Genistein modifies chromatome topology to restrict cancer cell proliferation. - GreenMedInfo Summary
Soy-Derived Phytochemical Genistein Modifies Chromatome Topology to Restrict Cancer Cell Proliferation.
Proteomics. 2018 Aug ;18(16):e1700474. Epub 2018 Aug 6. PMID: 29963755
Epidemiological data indicate that human cancer risk is significantly reduced by the consumption of soy-based foods containing the"phytoestrogen"genistein, which can signal via host cell estrogen receptors. While additional chemoprotective effects of genistein induced by epigenetic factors have also been reported, the key molecules and mechanisms involved are poorly defined. We therefore investigated genistein effects on chromatin-bound proteins in the estrogen receptor-deficient cell line MDA-MB-231 which is insensitive to phytoestrogen signaling. After exposure to low-dose genistein for>1 month, MDA-MB-231 cells exhibited stable epigenetic alterations that are analyzed via partial MNase digestion and TMT-based quantitative proteomics. 3177 chromatin-bound proteins are identified with high confidence, including 882 molecules that displayed altered binding topology after cell conditioning with genistein.
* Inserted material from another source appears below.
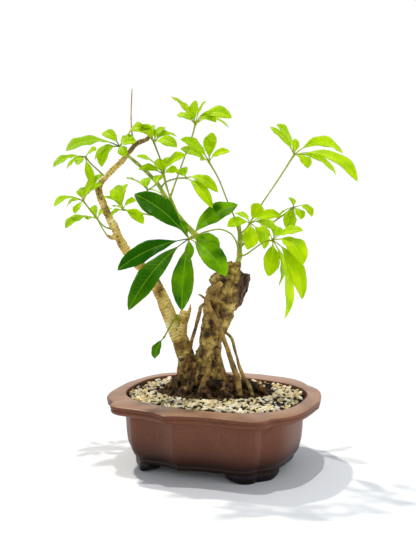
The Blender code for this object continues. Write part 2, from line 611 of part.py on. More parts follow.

Prolonged phytochemical exposure conferred heritable changes in the binding topology of key epigenetic regulators including ATRX, SUV39H1/H2, and HP1BP3 that are preserved in untreated progeny, resulting in sustained downregulation of proliferation genes and reduced cell growth. These data indicate that soy derivative genistein exerts complex estrogen receptor-independent effects on the epigenome likely to influence tumorigenesis by restricting cell growth.